* begin Supplied records *

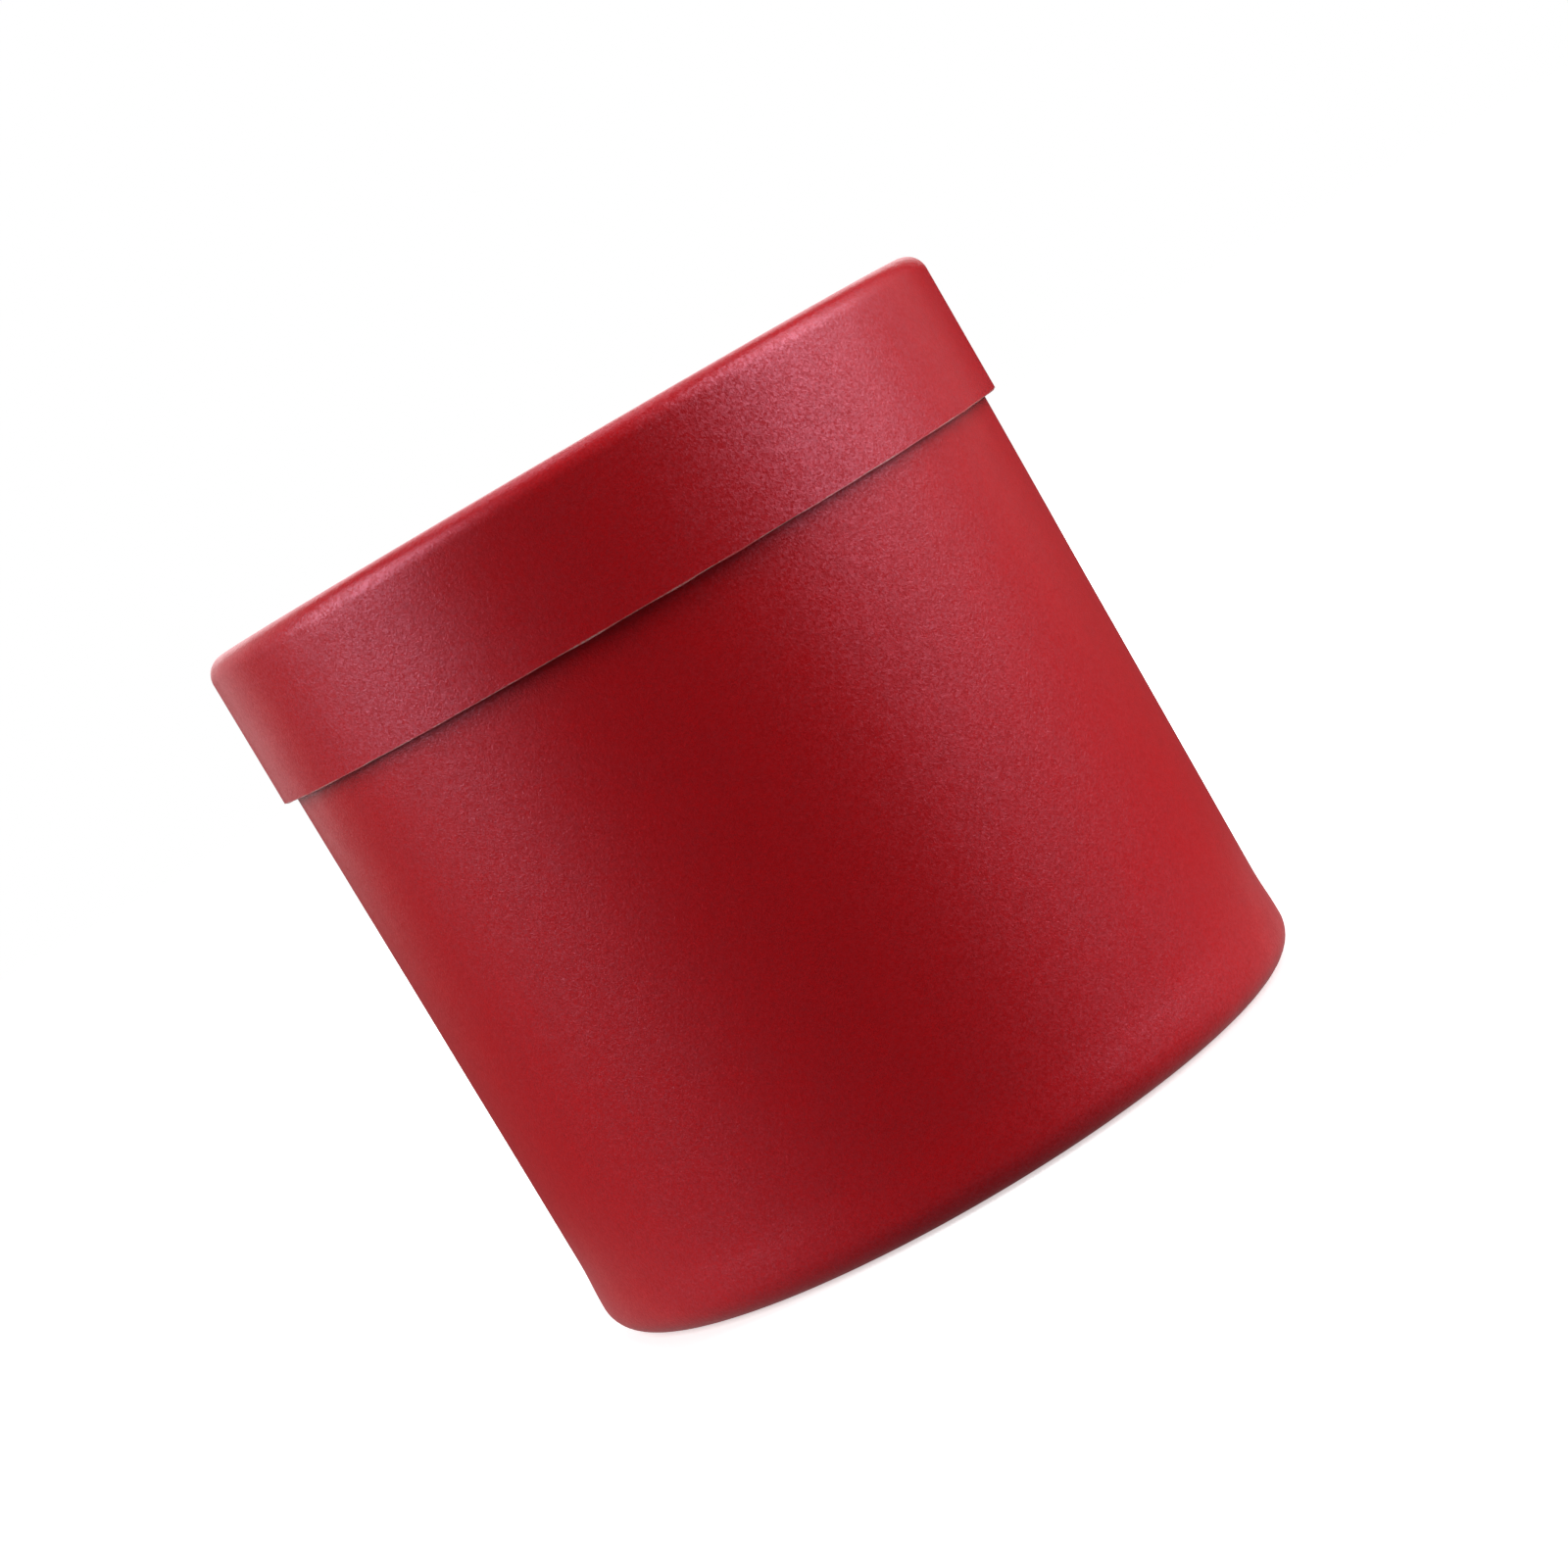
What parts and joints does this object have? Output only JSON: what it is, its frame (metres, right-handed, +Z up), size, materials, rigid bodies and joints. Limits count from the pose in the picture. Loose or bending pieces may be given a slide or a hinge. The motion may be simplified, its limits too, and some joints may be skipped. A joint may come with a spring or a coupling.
{
  "type": "lidded round box",
  "caption": "Round rigid cardboard box covered in paper, with a slip-over lid that lifts off, a rounded foot and a rounded lid edge.",
  "frame": {"origin": "centre of the foot's rim, on the surface that the box stands on", "axes": "+Z up along the box's axis, towards the lid; the box is round, and its wraps' joint is at +Y, the back"},
  "size_m": [0.125, 0.125, 0.12],
  "materials": {
    "pearl_paper": "satin",
    "greyboard": "matte",
    "lining_paper": "matte"
  },
  "bodies": {
    "box_body": {"body_tube": "greyboard", "body_wrap": "pearl_paper", "body_lining": "lining_paper", "body_bottom_board": "greyboard", "body_bottom_paper": "pearl_paper", "body_floor_paper": "lining_paper"},
    "lid": {"lid_tube": "greyboard", "lid_wrap": "pearl_paper", "lid_lining": "lining_paper", "lid_top_board": "greyboard", "lid_top_paper": "pearl_paper", "lid_underside_paper": "lining_paper"}
  },
  "joints": [
    {"name": "lid_lift", "type": "slide", "parent": "box_body", "child": "lid", "axis": [0, 0, 1], "range_m": [0, 0.14]}
  ]
}
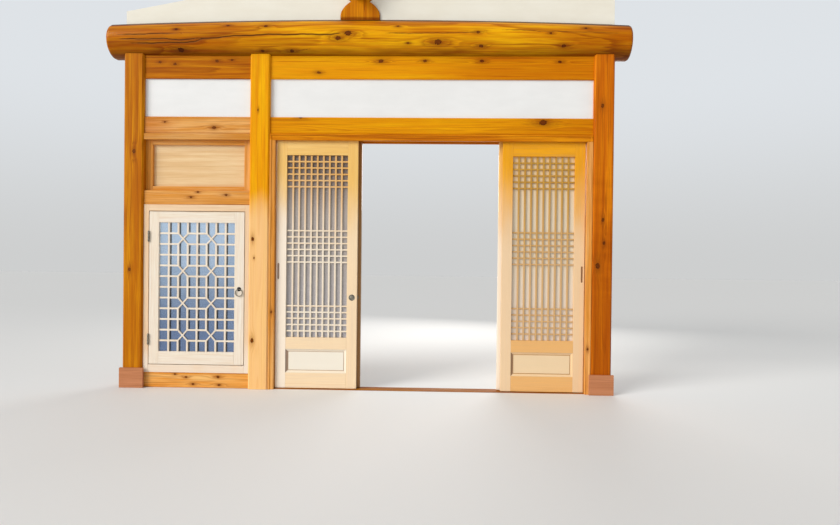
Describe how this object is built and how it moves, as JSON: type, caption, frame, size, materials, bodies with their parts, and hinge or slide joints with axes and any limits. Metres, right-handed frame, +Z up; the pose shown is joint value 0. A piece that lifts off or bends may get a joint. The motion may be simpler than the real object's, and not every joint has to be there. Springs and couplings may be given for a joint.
{
  "type": "timber-framed end wall of a hanok room with sliding lattice doors",
  "caption": "Timber-framed end wall of a Korean room: round girder and king post over plaster, a wide doorway with sliding lattice leaves and a small hinged lattice door.",
  "frame": {"origin": "on the floor, below the middle of the girder, half way through the wall", "axes": "+X to the right along the wall, +Y away from the room, +Z up"},
  "size_m": [4.15, 0.4, 3.46],
  "materials": {
    "amber_pine": "knotty pine, amber varnish, satin",
    "pale_pine": "fine pale pine, clear satin varnish",
    "foot_pine": "plain boards, light stain",
    "wall_plaster": "white lime plaster, matt",
    "gable_plaster": "cream lime plaster, matt",
    "frosted_glass": "frosted, paper-like",
    "blue_glass": "glossy, daylight-blue",
    "black_iron": "blackened",
    "dull_nickel": "dull nickel"
  },
  "bodies": {
    "wall": {"girder": "amber_pine", "left_post": "amber_pine", "middle_post": "amber_pine", "right_post": "amber_pine", "left_foot_casing": "foot_pine", "right_foot_casing": "foot_pine", "king_post": "amber_pine", "purlin_rail": "amber_pine", "ridge_purlin": "amber_pine", "left_gable_plaster": "gable_plaster", "right_gable_plaster": "gable_plaster", "left_top_rail": "amber_pine", "left_upper_plaster": "wall_plaster", "left_lintel": "amber_pine", "right_top_rail": "amber_pine", "right_upper_plaster": "wall_plaster", "right_lintel": "amber_pine", "bay_sill_beam": "amber_pine", "small_door_casing": "amber_pine", "bay_middle_rail": "amber_pine", "transom_frame": "amber_pine", "transom_panel": "pale_pine", "bay_head": "amber_pine", "small_door_lower_hinge": "dull_nickel", "small_door_upper_hinge": "dull_nickel", "doorway_head": "amber_pine", "doorway_left_jamb": "amber_pine", "doorway_right_jamb": "amber_pine", "threshold": "amber_pine"},
    "small_door": {"small_door_frame": "pale_pine", "small_door_lattice": "pale_pine", "small_door_glass": "blue_glass", "small_door_ring_pull": "black_iron"},
    "front_left_leaf": {"front_left_leaf_frame": "pale_pine", "front_left_leaf_lattice": "pale_pine", "front_left_leaf_pane": "frosted_glass"},
    "front_right_leaf": {"front_right_leaf_frame": "pale_pine", "front_right_leaf_lattice": "pale_pine", "front_right_leaf_pane": "frosted_glass"},
    "rear_left_leaf": {"rear_left_leaf_frame": "pale_pine", "rear_left_leaf_lattice": "pale_pine", "rear_left_leaf_pane": "frosted_glass"},
    "rear_right_leaf": {"rear_right_leaf_frame": "pale_pine", "rear_right_leaf_lattice": "pale_pine", "rear_right_leaf_pane": "frosted_glass"}
  },
  "joints": [
    {"name": "small_door_hinge", "type": "hinge", "parent": "wall", "child": "small_door", "pos_m": [-1.7505, -0.0693, 0.8], "axis": [0, 0, -1], "range_deg": [0, 100]},
    {"name": "front_left_slide", "type": "slide", "parent": "wall", "child": "front_left_leaf", "axis": [1, 0, 0], "range_m": [0, 0.5755]},
    {"name": "front_right_slide", "type": "slide", "parent": "wall", "child": "front_right_leaf", "axis": [-1, 0, 0], "range_m": [0, 0.5755]},
    {"name": "rear_left_slide", "type": "slide", "parent": "wall", "child": "rear_left_leaf", "axis": [1, 0, 0], "range_m": [-0.025, 0.5505]},
    {"name": "rear_right_slide", "type": "slide", "parent": "wall", "child": "rear_right_leaf", "axis": [-1, 0, 0], "range_m": [-0.025, 0.5505]}
  ]
}
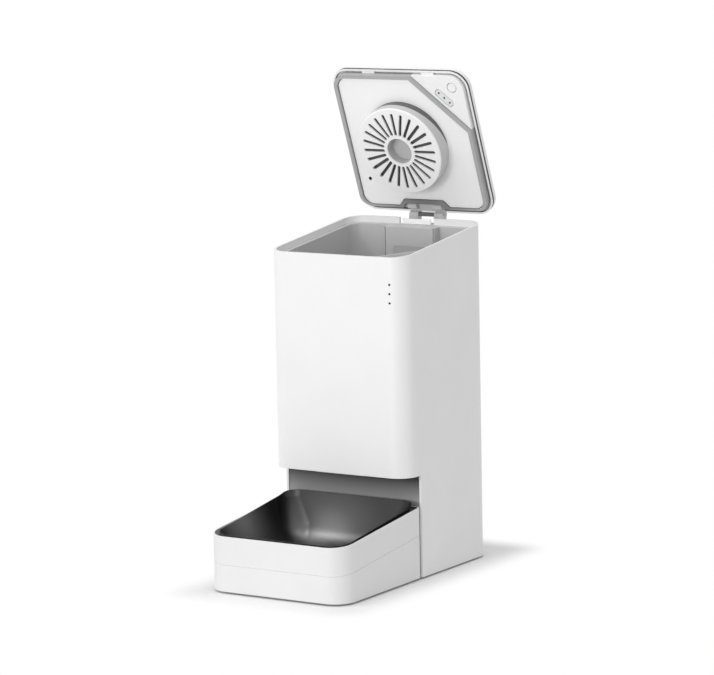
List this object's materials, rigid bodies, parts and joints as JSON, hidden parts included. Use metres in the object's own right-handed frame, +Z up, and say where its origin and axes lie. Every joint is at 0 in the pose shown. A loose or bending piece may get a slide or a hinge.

* end Supplied records *

**Request:**
Repeat the entries above exactly, leaving nothing out.

**Output below:**
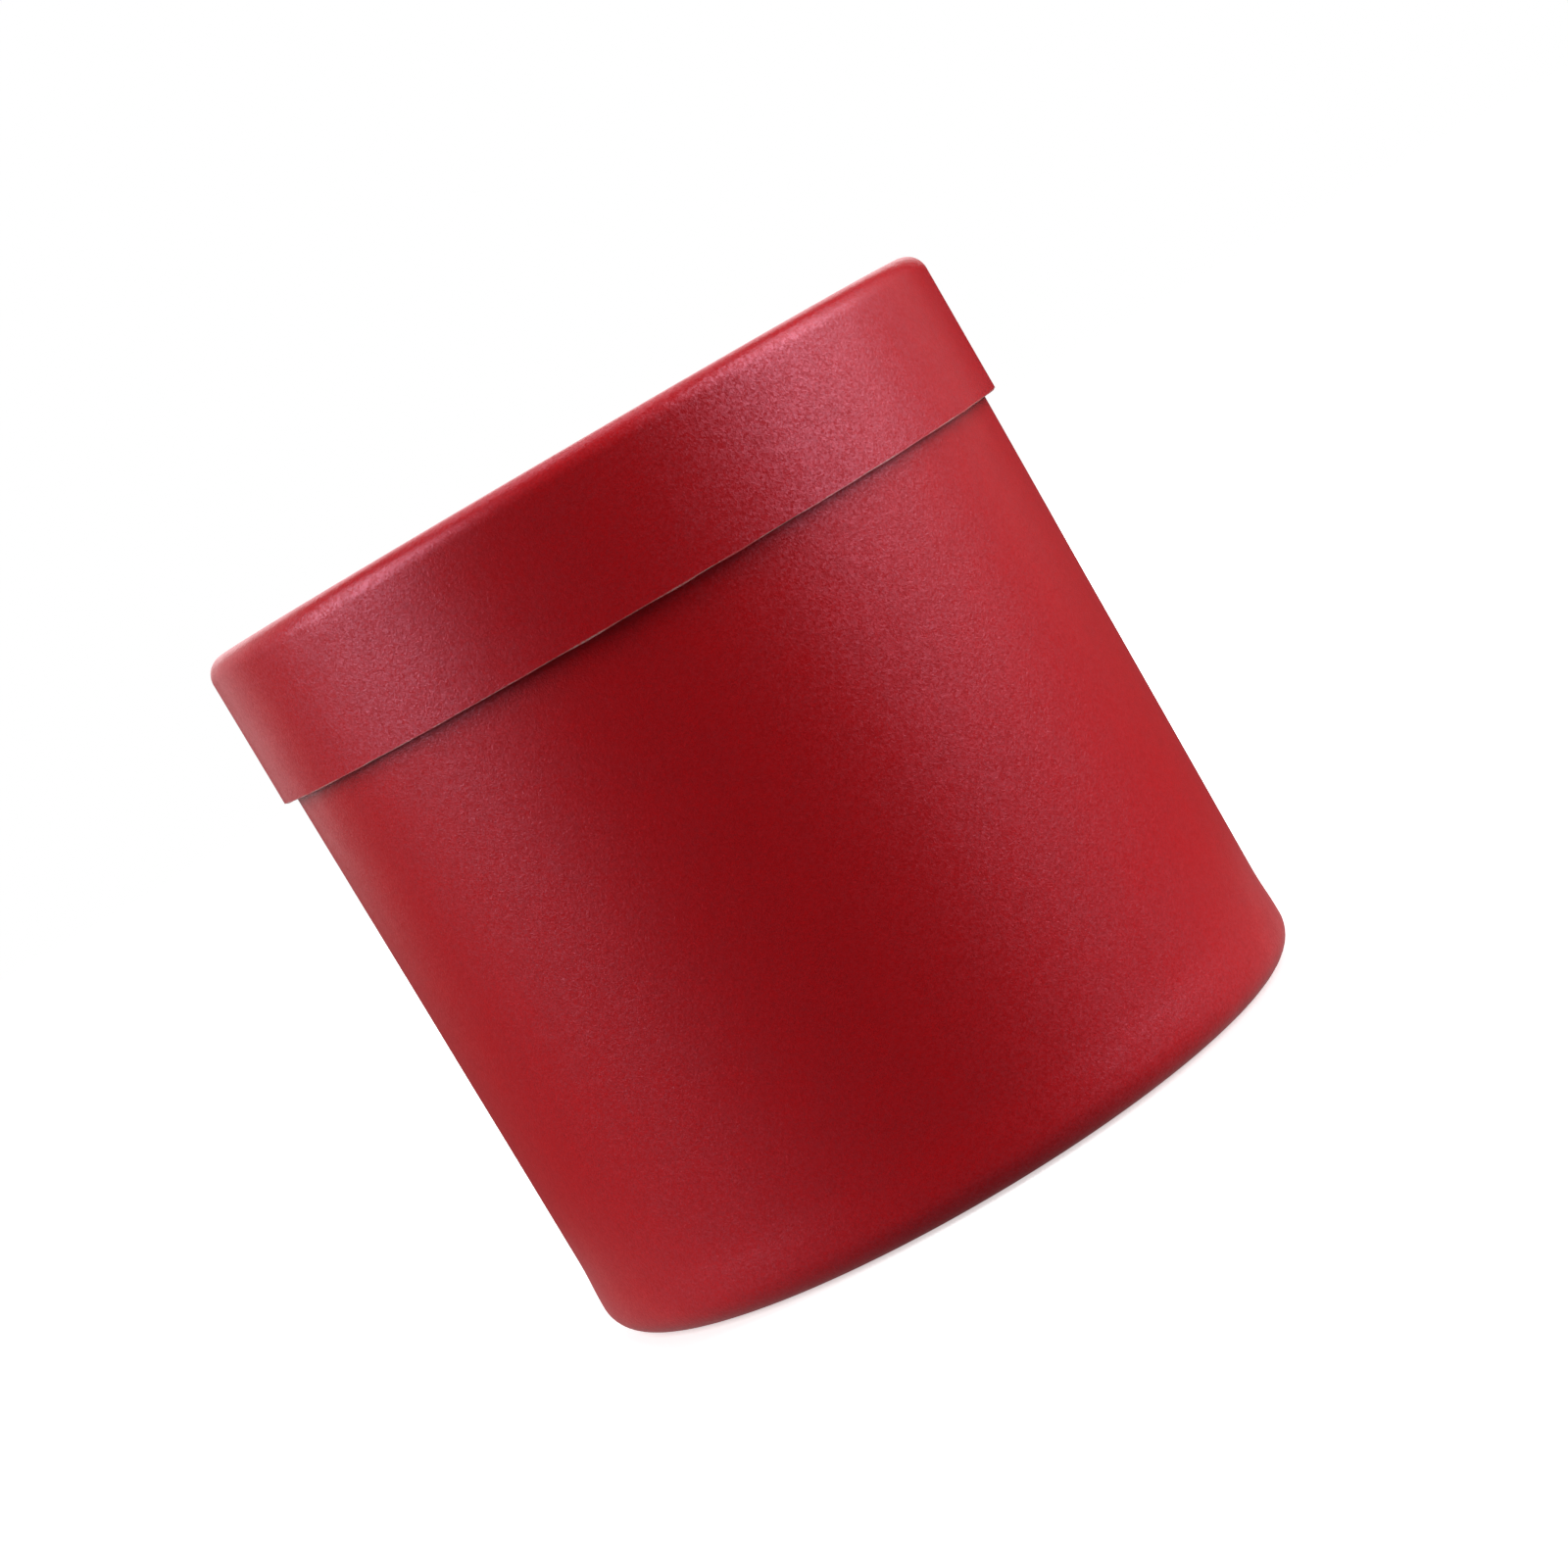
What parts and joints does this object have? Output only JSON: what it is, its frame (metres, right-handed, +Z up), size, materials, rigid bodies and joints. Limits count from the pose in the picture. Loose or bending pieces may be given a slide or a hinge. The motion may be simplified, its limits too, and some joints may be skipped. A joint may come with a spring or a coupling.
{
  "type": "lidded round box",
  "caption": "Round rigid cardboard box covered in paper, with a slip-over lid that lifts off, a rounded foot and a rounded lid edge.",
  "frame": {"origin": "centre of the foot's rim, on the surface that the box stands on", "axes": "+Z up along the box's axis, towards the lid; the box is round, and its wraps' joint is at +Y, the back"},
  "size_m": [0.125, 0.125, 0.12],
  "materials": {
    "pearl_paper": "satin",
    "greyboard": "matte",
    "lining_paper": "matte"
  },
  "bodies": {
    "box_body": {"body_tube": "greyboard", "body_wrap": "pearl_paper", "body_lining": "lining_paper", "body_bottom_board": "greyboard", "body_bottom_paper": "pearl_paper", "body_floor_paper": "lining_paper"},
    "lid": {"lid_tube": "greyboard", "lid_wrap": "pearl_paper", "lid_lining": "lining_paper", "lid_top_board": "greyboard", "lid_top_paper": "pearl_paper", "lid_underside_paper": "lining_paper"}
  },
  "joints": [
    {"name": "lid_lift", "type": "slide", "parent": "box_body", "child": "lid", "axis": [0, 0, 1], "range_m": [0, 0.14]}
  ]
}
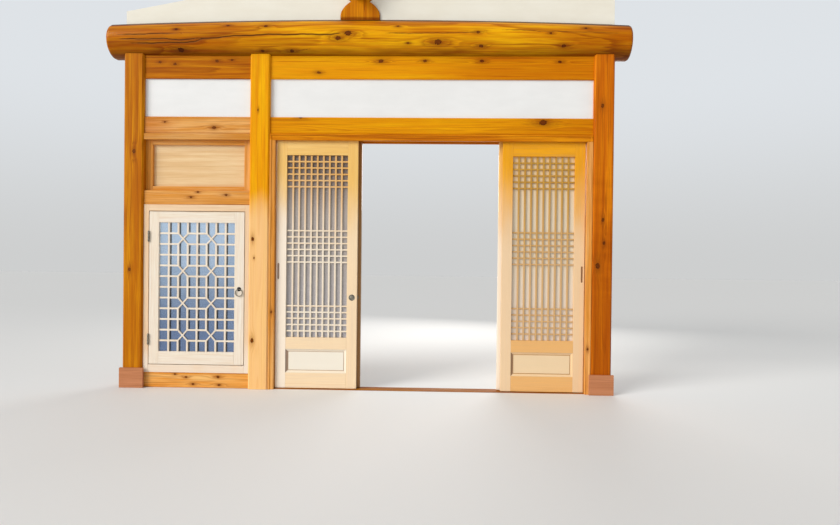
Describe how this object is built and how it moves, as JSON: type, caption, frame, size, materials, bodies with their parts, and hinge or slide joints with axes and any limits. Metres, right-handed frame, +Z up; the pose shown is joint value 0. A piece that lifts off or bends may get a joint. The motion may be simpler than the real object's, and not every joint has to be there. Springs and couplings may be given for a joint.
{
  "type": "timber-framed end wall of a hanok room with sliding lattice doors",
  "caption": "Timber-framed end wall of a Korean room: round girder and king post over plaster, a wide doorway with sliding lattice leaves and a small hinged lattice door.",
  "frame": {"origin": "on the floor, below the middle of the girder, half way through the wall", "axes": "+X to the right along the wall, +Y away from the room, +Z up"},
  "size_m": [4.15, 0.4, 3.46],
  "materials": {
    "amber_pine": "knotty pine, amber varnish, satin",
    "pale_pine": "fine pale pine, clear satin varnish",
    "foot_pine": "plain boards, light stain",
    "wall_plaster": "white lime plaster, matt",
    "gable_plaster": "cream lime plaster, matt",
    "frosted_glass": "frosted, paper-like",
    "blue_glass": "glossy, daylight-blue",
    "black_iron": "blackened",
    "dull_nickel": "dull nickel"
  },
  "bodies": {
    "wall": {"girder": "amber_pine", "left_post": "amber_pine", "middle_post": "amber_pine", "right_post": "amber_pine", "left_foot_casing": "foot_pine", "right_foot_casing": "foot_pine", "king_post": "amber_pine", "purlin_rail": "amber_pine", "ridge_purlin": "amber_pine", "left_gable_plaster": "gable_plaster", "right_gable_plaster": "gable_plaster", "left_top_rail": "amber_pine", "left_upper_plaster": "wall_plaster", "left_lintel": "amber_pine", "right_top_rail": "amber_pine", "right_upper_plaster": "wall_plaster", "right_lintel": "amber_pine", "bay_sill_beam": "amber_pine", "small_door_casing": "amber_pine", "bay_middle_rail": "amber_pine", "transom_frame": "amber_pine", "transom_panel": "pale_pine", "bay_head": "amber_pine", "small_door_lower_hinge": "dull_nickel", "small_door_upper_hinge": "dull_nickel", "doorway_head": "amber_pine", "doorway_left_jamb": "amber_pine", "doorway_right_jamb": "amber_pine", "threshold": "amber_pine"},
    "small_door": {"small_door_frame": "pale_pine", "small_door_lattice": "pale_pine", "small_door_glass": "blue_glass", "small_door_ring_pull": "black_iron"},
    "front_left_leaf": {"front_left_leaf_frame": "pale_pine", "front_left_leaf_lattice": "pale_pine", "front_left_leaf_pane": "frosted_glass"},
    "front_right_leaf": {"front_right_leaf_frame": "pale_pine", "front_right_leaf_lattice": "pale_pine", "front_right_leaf_pane": "frosted_glass"},
    "rear_left_leaf": {"rear_left_leaf_frame": "pale_pine", "rear_left_leaf_lattice": "pale_pine", "rear_left_leaf_pane": "frosted_glass"},
    "rear_right_leaf": {"rear_right_leaf_frame": "pale_pine", "rear_right_leaf_lattice": "pale_pine", "rear_right_leaf_pane": "frosted_glass"}
  },
  "joints": [
    {"name": "small_door_hinge", "type": "hinge", "parent": "wall", "child": "small_door", "pos_m": [-1.7505, -0.0693, 0.8], "axis": [0, 0, -1], "range_deg": [0, 100]},
    {"name": "front_left_slide", "type": "slide", "parent": "wall", "child": "front_left_leaf", "axis": [1, 0, 0], "range_m": [0, 0.5755]},
    {"name": "front_right_slide", "type": "slide", "parent": "wall", "child": "front_right_leaf", "axis": [-1, 0, 0], "range_m": [0, 0.5755]},
    {"name": "rear_left_slide", "type": "slide", "parent": "wall", "child": "rear_left_leaf", "axis": [1, 0, 0], "range_m": [-0.025, 0.5505]},
    {"name": "rear_right_slide", "type": "slide", "parent": "wall", "child": "rear_right_leaf", "axis": [-1, 0, 0], "range_m": [-0.025, 0.5505]}
  ]
}
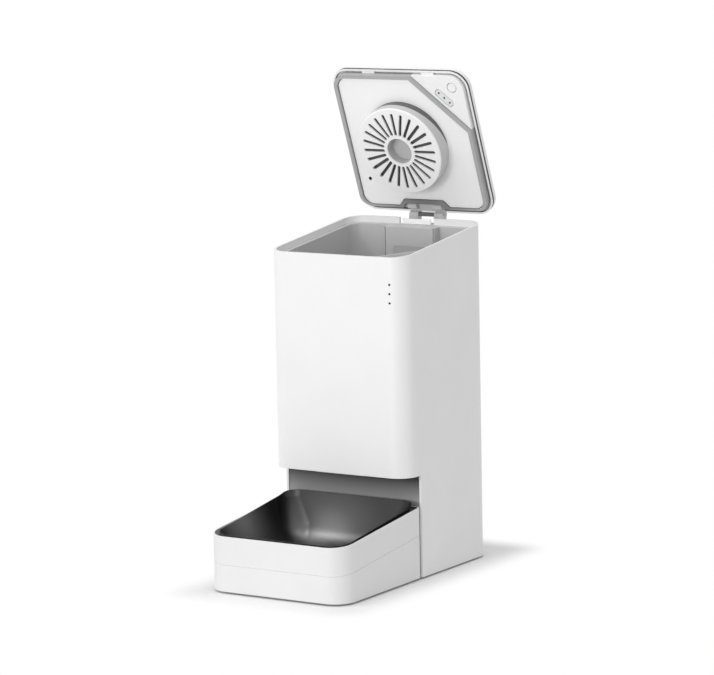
List this object's materials, rigid bodies, parts and joints as JSON, hidden parts included. Use metres in the object's own right-handed frame, +Z up, and say where its origin and axes lie. Every joint is at 0 in the pose shown. A loose or bending piece may get a slide or a hinge.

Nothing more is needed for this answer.